Many other restaurants throughout the region are embracing farm-to-table practices even when they are not able to maintain their own garden. This includes restaurants in urban areas, such as Chez Liberty in Knoxville, Tenn., which serves traditional American food with special emphasis on using fresh and locally sourced ingredients.
“Our primary drive is to produce food that tastes good, is good for you, and that reflects the best that food can be,” says owner Ross Young. “Our secondary drive is to make sure we participate only in constructive, sustainable farming practices. It so happens that [local] vegetables taste the best. It makes sense that something grown in Friendsville, Tenn., is going to taste better than the same thing grown in Chile, picked early, packaged, shipped and warehoused.”
Whenever possible, Young and head chef Robert de Binder source their ingredients from regional farmers and farmer’s markets. The menu changes with the seasons because, Young notes, “it allows us to show what is best in the market.”
“We are getting foods in season, when they are best,” Young says. “You should be suspicious of any tomatoes in February or turnips in the summer. We are in the good, and luxurious, position of being close to most of our farmers, who love what they do.”
Chez Liberty features produce from nearby Tennessee farms, steaks from Strong Stock Farms, a multi-generational family farm in Knoxville, and runs a special called the “Chef’s Garden Platter,” which Young describes as “a great way to show what you can do with winter vegetables.” The diversity of Chez Liberty’s menu does not allow for all it’s ingredients to be sourced locally; however, this does not mean that the principles of the local food movement and its emphasis on environmental responsibility and fostering small economies must be abandoned for variety. When desired ingredients aren’t available locally, Chez Liberty reaches out to farmers who use sustainable practices in other regions.
“On our current menu, we have over 60 cheeses, most of them from involved, artisan producers who care about their animals,” Young says. “Our sushi-grade halibut is from managed Norwegian wild stock where the fishermen know the area the best, fish only to certain amounts, and monitor the schools for health, number, and quality.”
For those looking to bring the local food movement into their home kitchen, several organizations throughout the Appalachian region help conscientious consumers locate and purchase locally-sourced products.
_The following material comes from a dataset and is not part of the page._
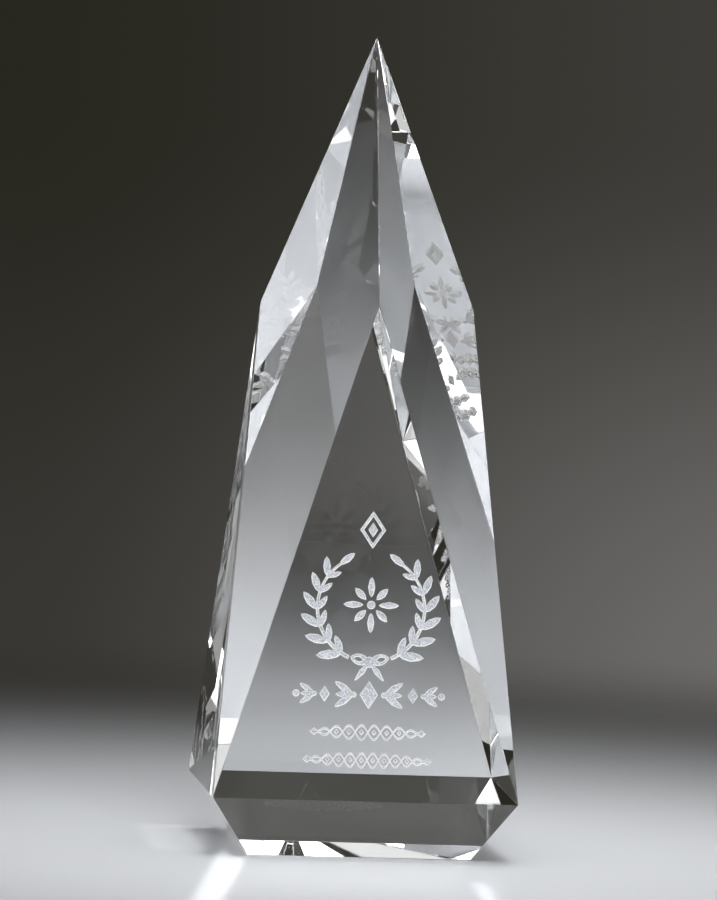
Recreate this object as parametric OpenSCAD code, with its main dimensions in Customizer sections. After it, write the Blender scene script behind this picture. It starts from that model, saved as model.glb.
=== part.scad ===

ASAP’s Local Food Guide is published regularly in print, though an online version is always available at BuyAppalachian.org.
In addition to ASAP, the Buy Haywood Market Development Project, which formed in 2007 and works with about 40 farms in the Haywood, Jackson and Buncombe counties of North Carolina, helps to put residents and visitors in touch with local farmers.
“Local farms are incredibly important for economic vitality,” says Anne Lancaster of Buy Haywood. “Agriculture is a big employer in this region. And there are the environmental factors to consider, like the amount of fuel that is saved when we buy local products instead of shipping them in, and the benefit to the land as many of these farmers use few or no pesticides.”
As part of their initiative, Buy Haywood has created easily noticed labels bearing the words “Haywood County—North Carolina Mountain Grown.” Farmers can place the labels on their products allowing them to be spotted in grocery stores such as Ingles, Whole Foods or Earthfare. ASAP offers a similar service through its “Appalachian Grown” logo, which farmers in Western North Carolina and the Southern Appalachians can apply to use. Both these labels assure customers that the purchase supports a local farmer using sustainable practices.
“When you see the Appalachian Grown logo, you know you’re buying fresher foods that support family farms, strengthen the local economy, preserve rural culture, and protect the region’s natural beauty,” Cramer said.
In addition to their label campaign, Buy Haywood offers a farm guide through their website that gives residents and visitors to Haywood County maps to local farms that offer everything from fresh vegetables and artisan cheese to trout and Christmas trees. Visitors can browse BuyHaywood.com to find itineraries to help plan day trips or excursions to meet local farms and sample local products.
“With the exception of a couple down months, there are local products available in this region year-round,” Lancaster says. “And visiting a farm allows you to interact with a basic part of life. You get to see how your food or your Christmas tree was grown. You get to feel close to the land and close to the people who work it.”
Many of the farmers participating in Buy Haywood sell their products at the Historic Haywood County Farmers Market, which runs from April to October in Waynesville, N.C. Carolina. However, consumers throughout the region can find a farmer’s market in almost every county, many of which are listed in ASAP’s Local Food Guide.
“There are many ways to buy local products,” Lancaster said. “You can get them from your local farmers’ market, a tailgate farm stand, and from many grocery stores. Local products may be a little more expensive, but there are many ways to cut down on the cost such as planning your meals to buy what is in season. And often when you buy directly from the farmers you’re able to buy things in large quantities for affordable prices.”
Many farmers throughout Appalachia are benefiting from consumers growing interest in locally sourced products. As William Shelton notes, farmers are becoming less susceptible to the “volatility of market trends” as direct interaction with their customers allows them to form long-lasting relationships and friendships.
“A lot of farmers don’t do this for the money because it’s actually a very frustrating way to make money,” Shelton said with a smile. “Farmers do this because they love what they do. It’s exciting to know there’s increased awareness because it really is mutually beneficial for the farmer and the community.”